+++ Data segment
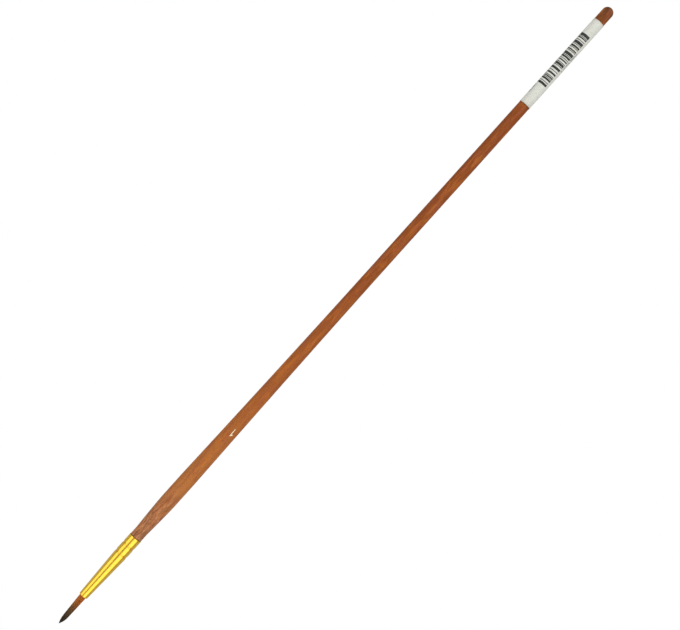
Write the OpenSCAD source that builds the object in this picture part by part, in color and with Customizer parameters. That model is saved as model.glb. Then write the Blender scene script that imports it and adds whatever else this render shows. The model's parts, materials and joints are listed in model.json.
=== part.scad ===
// Fine detail brush: a round long-handled artist's brush with a small pointed tuft, a crimped
// metal ferrule and a turned wooden handle. Millimetres.
// The brush lies along X on a surface at Z = 0, with the hair tip at -X and the handle's round
// end at +X. Distances called s run along the brush from the hair tip. Distances called d run
// along the ferrule from its mouth.

/* [Overall] */
// Length from the hair tip to the round end of the handle
overall_l = 290; // [280:1:310]

/* [Tuft] */
// Free length of the hair outside the ferrule
hair_l = 13; // [12.5:0.5:15]
// Diameter of the hair where it leaves the ferrule
hair_d = 2.62; // [2.5:0.02:2.7]
// Diameter of the hair where the point begins
belly_d = 2.08; // [1.9:0.02:2.2]
// Length of the point
point_l = 4; // [3:0.25:4.5]
// Distance from the ferrule's mouth to the first bending centre
first_bend = 1.4; // [1.3:0.1:1.6]
// Distance from one bending centre to the next
bend_pitch = 2.6; // [2.4:0.05:2.7]
// Clearance between a rounded segment end and the socket around it
socket_gap = 0.08; // [0.05:0.01:0.12]
// Half angle of the socket, which sets how far a segment can bend
socket_angle = 52; // [48:1:56]

/* [Inside the ferrule] */
// Length of the hair bundle inside the ferrule
root_l = 11; // [10:0.5:12]
// Number of turns in the thread that ties the bundle
thread_turns = 5; // [3:1:6]
// Thickness of the thread
thread_d = 0.3; // [0.24:0.02:0.32]
// Length of the resin behind the bundle
resin_l = 2.8; // [2:0.2:3]
// Thickness of the cement between the handle and the ferrule
cement_t = 0.12; // [0.1:0.01:0.16]
// Gap left at each glued face
glue_gap = 0.02; // [0.01:0.01:0.03]

/* [Ferrule] */
// Length of the ferrule
ferrule_l = 27.5; // [27.5:0.5:29]
// Outside diameter at the mouth, where the hair comes out
mouth_d = 3.34; // [3.3:0.02:3.5]
// Outside diameter at the handle end
collar_d = 4.82; // [4.7:0.02:5]
// Length of the tapered stretch behind the mouth
taper_l = 19; // [17:0.2:19]
// Wall thickness of the drawn tube
wall_t = 0.3; // [0.28:0.01:0.34]
// Number of crimped rings that grip the handle
crimp_count = 2; // [1:1:2]
// Distance from the handle end to the nearest crimp, and between the crimps
crimp_pitch = 3.8; // [3:0.1:3.8]
// Width of one crimp
crimp_w = 1.4; // [1:0.1:1.5]
// Depth of one crimp
crimp_depth = 0.14; // [0.08:0.01:0.18]

/* [Handle] */
// Diameter of the neck next to the ferrule
neck_d = 4.6; // [4.5:0.02:4.68]
// Length of the straight neck
neck_l = 3.2; // [2:0.2:4]
// Largest diameter of the handle
swell_d = 5.8; // [5.4:0.1:6.6]
// Distance from the ferrule to the full swell
swell_rise_l = 16.9; // [15:0.1:22]
// Length of the full swell
swell_l = 10.9; // [6:0.1:14]
// Diameter of the straight shank
shank_d = 4.28; // [4.2:0.02:4.6]
// Distance from the handle's round end to the place where the fall reaches the shank
shank_l = 121.7; // [100:0.1:125]
// Diameter of the handle at its round end, which the shank nears slowly from the label on
tail_d = 4.24; // [4.1:0.02:4.28]
// Length of the tenon inside the ferrule
tenon_l = 11; // [9.5:0.5:11.5]
// Length of the tenon's tapered nose
nose_l = 2.5; // [1.5:0.25:3]

/* [Label] */
// Length of the paper label around the shank
label_l = 38.8; // [30:0.2:45]
// Distance from the label to the handle's round end
label_end = 6.7; // [5:0.1:20]
// Thickness of the label
label_t = 0.08; // [0.08:0.01:0.14]

/* [Hidden] */
$fn = 64;

axis_z = swell_d / 2;
mouth_s = hair_l;
collar_s = mouth_s + ferrule_l;
bend_s = [for (i = [0:3]) mouth_s - first_bend - i * bend_pitch];

root_r = mouth_d / 2 - wall_t - 2 * glue_gap;
thread_start = root_l - 1 - thread_turns * thread_d;
resin_start = root_l - 0.6;
cement_l = tenon_l - nose_l;
nose_r = 1.3;

swell_s = collar_s + swell_rise_l;
shank_s = overall_l - shank_l;
label_s = overall_l - label_end - label_l;
straight_end_s = label_s - 1.2;
end_r = tail_d / 2;

arc_steps = 8;
groove_steps = 5;
curve_steps = 12;

wood = [0.62, 0.36, 0.22];
gold = [0.87, 0.76, 0.22];
paper = [0.85, 0.85, 0.82];
thread_colour = [0.80, 0.76, 0.66];
resin_colour = [0.72, 0.52, 0.20];
cement_colour = [0.80, 0.70, 0.48];
hair_colours = [
    [0.62, 0.34, 0.15], [0.55, 0.33, 0.15], [0.44, 0.28, 0.16], [0.33, 0.24, 0.14],
    [0.22, 0.17, 0.11]
];

// A rise from 0 to 1 that starts steeply and levels off
function ease(u, power) = 1 - pow(1 - u, power);

// Evenly spaced distances from a to b
function steps(a, b, n) = [for (i = [0:n]) a + (b - a) * i / n];

// Radius of the tuft: a slight cone, then a quick rounding to the point
function tuft_cone(s) = (belly_d + (hair_d - belly_d) * (s - point_l) / (hair_l - point_l)) / 2;
function tuft_r(s) =
    s < point_l ? belly_d / 2 * pow(1 - pow(1 - s / point_l, 2), 0.85) : tuft_cone(s);

// A quarter circle about the axis, from its widest place to its foremost place towards the tip
function round_end(s, r) =
    [for (i = [0:arc_steps]) let (a = 90 * i / arc_steps) [r * cos(a), s - r * sin(a)]];

// The hollow that fits a round end, from the axis out to the rim
function socket(s, r) =
    [for (i = [0:arc_steps]) let (a = socket_angle * i / arc_steps)
        [r * sin(a), s - r * cos(a)]];

// Depth of the crimps at a distance from the mouth
function crimp_at(d, centre) =
    abs(d - centre) < crimp_w / 2 ? crimp_depth * (1 + cos(360 * (d - centre) / crimp_w)) / 2 : 0;
function crimp_centre(i) = ferrule_l - crimp_pitch * (crimp_count - i);
function ferrule_r(d) =
    (d < taper_l ? mouth_d + (collar_d - mouth_d) * d / taper_l : collar_d) / 2
    - max([for (i = [0:crimp_count - 1]) crimp_at(d, crimp_centre(i))]);
function bore_r(d) = ferrule_r(d) - wall_t;

// The places along the ferrule where its outline changes, between two distances
function ferrule_places(from, to) = [
    from,
    if (taper_l > from && taper_l < to) taper_l,
    for (i = [0:crimp_count - 1], d = steps(-crimp_w / 2, crimp_w / 2, 2 * groove_steps))
        if (crimp_centre(i) + d > from && crimp_centre(i) + d < to) crimp_centre(i) + d,
    to
];

// Radius of the handle outside the ferrule, at a distance from the hair tip
function handle_r(s) = let (neck_s = collar_s + neck_l, fall_s = swell_s + swell_l)
    s < neck_s ? neck_d / 2
    : s < swell_s
        ? (neck_d + (swell_d - neck_d) * ease((s - neck_s) / (swell_s - neck_s), 1.3)) / 2
    : s < fall_s ? swell_d / 2
    : s < shank_s
        ? (swell_d - (swell_d - shank_d) * ease((s - fall_s) / (shank_s - fall_s), 1.7)) / 2
    : shank_d / 2;

function backwards(points) = [for (i = [len(points) - 1:-1:0]) points[i]];

// Turns an outline of [radius, s] points about the brush's own axis
module turned(points) {
    translate([-overall_l / 2, 0, axis_z]) rotate([0, 90, 0]) rotate_extrude() polygon(points);
}

// Wooden handle, with its tenon in the ferrule and a matching groove under each crimp
module handle() {
    tenon = [
        for (d = ferrule_places(ferrule_l - cement_l, ferrule_l))
            [bore_r(d) - cement_t, mouth_s + d]
    ];
    rise = steps(collar_s + neck_l, swell_s, curve_steps);
    fall = steps(swell_s + swell_l, shank_s, 2 * curve_steps);
    nose = [[0, collar_s - tenon_l], [nose_r, collar_s - tenon_l]];
    neck = [
        [bore_r(ferrule_l) - cement_t, collar_s + glue_gap], [neck_d / 2, collar_s + glue_gap]
    ];
    tail = [
        for (i = [0:arc_steps]) let (a = 90 * i / arc_steps)
            [end_r * cos(a), overall_l - end_r + end_r * sin(a)]
    ];
    color(wood) turned(concat(
        nose, tenon, neck,
        [for (s = rise) [handle_r(s), s]], [for (s = fall) [handle_r(s), s]],
        [[shank_d / 2, straight_end_s]], tail
    ));
}

// Paper label wrapped around the shank
module label() {
    inner_r = shank_d / 2 + glue_gap / 2;
    color(paper) turned([
        [inner_r, label_s], [inner_r + label_t, label_s],
        [inner_r + label_t, label_s + label_l], [inner_r, label_s + label_l]
    ]);
}

// Drawn metal tube: tapered towards the hair, crimped on the handle
module ferrule() {
    places = ferrule_places(0, ferrule_l);
    outer = [for (d = places) [ferrule_r(d), mouth_s + d]];
    inner = [for (d = places) [bore_r(d), mouth_s + d]];
    color(gold) turned(concat(outer, backwards(inner)));
}

// Cement that holds the tenon in the ferrule
module tenon_cement() {
    places = ferrule_places(ferrule_l - cement_l + glue_gap, ferrule_l - glue_gap);
    outer = [for (d = places) [bore_r(d) - glue_gap, mouth_s + d]];
    inner = [for (d = places) [bore_r(d) - cement_t + glue_gap, mouth_s + d]];
    color(cement_colour) turned(concat(outer, backwards(inner)));
}

// Resin that locks the butt of the hair bundle in the ferrule
module resin_plug() {
    butt_r = root_r + glue_gap;
    resin_end = resin_start + resin_l;
    color(resin_colour) turned([
        [0, mouth_s + root_l + glue_gap], [butt_r, mouth_s + root_l + glue_gap],
        [butt_r, mouth_s + resin_start], [bore_r(resin_start) - glue_gap, mouth_s + resin_start],
        [bore_r(resin_end) - glue_gap, mouth_s + resin_end], [0, mouth_s + resin_end]
    ]);
}

// Thread wound side by side around the bundle
module thread_tie() {
    inner_r = root_r + glue_gap;
    ridges = [
        for (turn = [0:thread_turns - 1], i = [0:arc_steps])
            if (turn == 0 || i > 0) let (a = 180 * i / arc_steps)
                [
                    inner_r + (1 + sin(a)) * thread_d / 2,
                    mouth_s + thread_start + thread_d * (turn + (1 - cos(a)) / 2)
                ]
    ];
    thread_end = thread_start + thread_turns * thread_d;
    color(thread_colour) turned(concat(
        [[inner_r, mouth_s + thread_start]], ridges, [[inner_r, mouth_s + thread_end]]
    ));
}

// The part of the hair bundle that the ferrule holds, with the short stub outside it
module hair_root() {
    s = bend_s[0];
    color(hair_colours[0]) turned(concat(
        [
            [0, mouth_s + root_l], [root_r, mouth_s + root_l], [root_r, mouth_s + 0.5],
            [hair_d / 2, mouth_s]
        ],
        round_end(s, tuft_r(s))
    ));
}

// One bending stretch of the tuft: a socket around the stretch before it, a round end after
module hair_stretch(i) {
    hollow_r = tuft_r(bend_s[i]) + socket_gap;
    rim_s = bend_s[i] - hollow_r * cos(socket_angle);
    far_s = bend_s[i + 1];
    color(hair_colours[i + 1]) turned(concat(
        socket(bend_s[i], hollow_r), [[tuft_r(rim_s), rim_s]], round_end(far_s, tuft_r(far_s))
    ));
}
module hair_heel() { hair_stretch(0); }
module hair_lower_belly() { hair_stretch(1); }
module hair_upper_belly() { hair_stretch(2); }

// The last stretch, which closes to the point
module hair_point() {
    hollow_r = tuft_r(bend_s[3]) + socket_gap;
    rim_s = bend_s[3] - hollow_r * cos(socket_angle);
    color(hair_colours[4]) turned(concat(
        socket(bend_s[3], hollow_r), [for (s = steps(rim_s, 0, curve_steps)) [tuft_r(s), s]]
    ));
}

handle();
label();
ferrule();
tenon_cement();
resin_plug();
thread_tie();
hair_root();
hair_heel();
hair_lower_belly();
hair_upper_belly();
hair_point();
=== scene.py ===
import json
import math
import bpy
import bmesh
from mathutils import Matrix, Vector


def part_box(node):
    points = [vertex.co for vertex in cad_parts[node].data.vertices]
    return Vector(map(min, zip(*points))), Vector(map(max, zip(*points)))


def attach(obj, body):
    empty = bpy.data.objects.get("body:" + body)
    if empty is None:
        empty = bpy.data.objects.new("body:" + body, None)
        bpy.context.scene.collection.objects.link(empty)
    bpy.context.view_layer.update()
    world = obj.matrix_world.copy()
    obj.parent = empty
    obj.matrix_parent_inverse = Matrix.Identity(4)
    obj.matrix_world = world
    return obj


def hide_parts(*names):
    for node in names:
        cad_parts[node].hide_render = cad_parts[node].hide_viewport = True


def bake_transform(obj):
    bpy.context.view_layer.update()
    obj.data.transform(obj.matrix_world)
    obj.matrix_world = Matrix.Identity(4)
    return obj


# Fine detail brush. It lies along X with the hair tip at -X, sizes are metres.
# Angles round the brush start at the top and go towards +Y.
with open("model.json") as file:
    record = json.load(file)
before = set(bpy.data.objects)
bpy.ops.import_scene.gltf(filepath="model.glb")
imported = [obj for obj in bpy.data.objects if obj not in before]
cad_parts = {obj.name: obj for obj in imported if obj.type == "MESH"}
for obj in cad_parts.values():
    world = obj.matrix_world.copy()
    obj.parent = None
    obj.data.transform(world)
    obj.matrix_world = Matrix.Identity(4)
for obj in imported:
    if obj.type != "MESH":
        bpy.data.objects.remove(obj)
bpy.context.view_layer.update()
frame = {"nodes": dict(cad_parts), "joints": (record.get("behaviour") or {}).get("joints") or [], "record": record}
nodes = frame["nodes"]
joints = frame["joints"]
bodyNodes = frame["record"]["behaviour"]["bodies"]

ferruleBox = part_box("ferrule")
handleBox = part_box("handle")
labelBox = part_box("label")
axisZ = (ferruleBox[0].z + ferruleBox[1].z) / 2
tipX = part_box("hair_point")[0].x
mouthX = ferruleBox[0].x
collarX = ferruleBox[1].x
endX = handleBox[1].x
freeHair = mouthX - tipX


# camera straight above, turned so that the brush leans across the frame
view = {"lean": 48.04, "height": 0.4969, "lens": 75, "right": 0.00178, "up": 0.00029}
lean = math.radians(view["lean"])
cameraData = bpy.data.cameras.new("camera")
cameraData.lens = view["lens"]
cameraData.clip_start = 0.01
camera = bpy.data.objects.new("camera", cameraData)
camera.location = (
    view["right"] * math.cos(lean) + view["up"] * math.sin(lean),
    view["up"] * math.cos(lean) - view["right"] * math.sin(lean),
    axisZ + view["height"]
)
camera.rotation_euler = (0, 0, -lean)
bpy.context.scene.collection.objects.link(camera)
bpy.context.scene.camera = camera


# --- small helpers

def tone(red, green, blue):
    # screen colour 0 to 255, as the linear colour that sockets take
    linear = []
    for value in (red, green, blue):
        c = value / 255
        linear.append(c / 12.92 if c <= 0.04045 else ((c + 0.055) / 1.055) ** 2.4)
    return (*linear, 1)


def addNode(tree, kind, inputs=None, **settings):
    node = tree.nodes.new(kind)
    for name, value in settings.items():
        setattr(node, name, value)
    for key, value in (inputs or {}).items():
        if isinstance(value, bpy.types.NodeSocket):
            tree.links.new(value, node.inputs[key])
        else:
            node.inputs[key].default_value = value
    return node


def calc(tree, operation, *values, clamp=False):
    inputs = {i: value for i, value in enumerate(values)}
    node = addNode(tree, "ShaderNodeMath", inputs, operation=operation, use_clamp=clamp)
    return node.outputs[0]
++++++
§ Objective
Please repeat word for word the lines above that run from the beginning through the line containing "overall_l = 290; // [280:1:310]", keeping both the first and that last line.

§ Task result
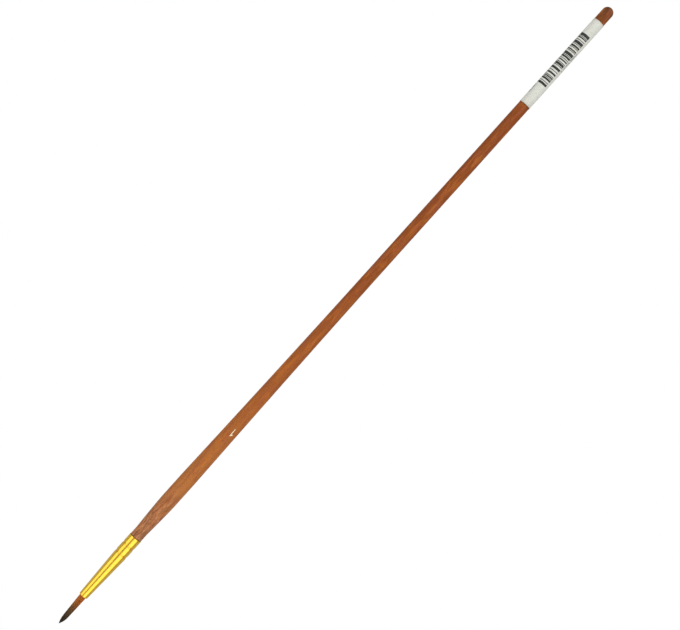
Write the OpenSCAD source that builds the object in this picture part by part, in color and with Customizer parameters. That model is saved as model.glb. Then write the Blender scene script that imports it and adds whatever else this render shows. The model's parts, materials and joints are listed in model.json.
=== part.scad ===
// Fine detail brush: a round long-handled artist's brush with a small pointed tuft, a crimped
// metal ferrule and a turned wooden handle. Millimetres.
// The brush lies along X on a surface at Z = 0, with the hair tip at -X and the handle's round
// end at +X. Distances called s run along the brush from the hair tip. Distances called d run
// along the ferrule from its mouth.

/* [Overall] */
// Length from the hair tip to the round end of the handle
overall_l = 290; // [280:1:310]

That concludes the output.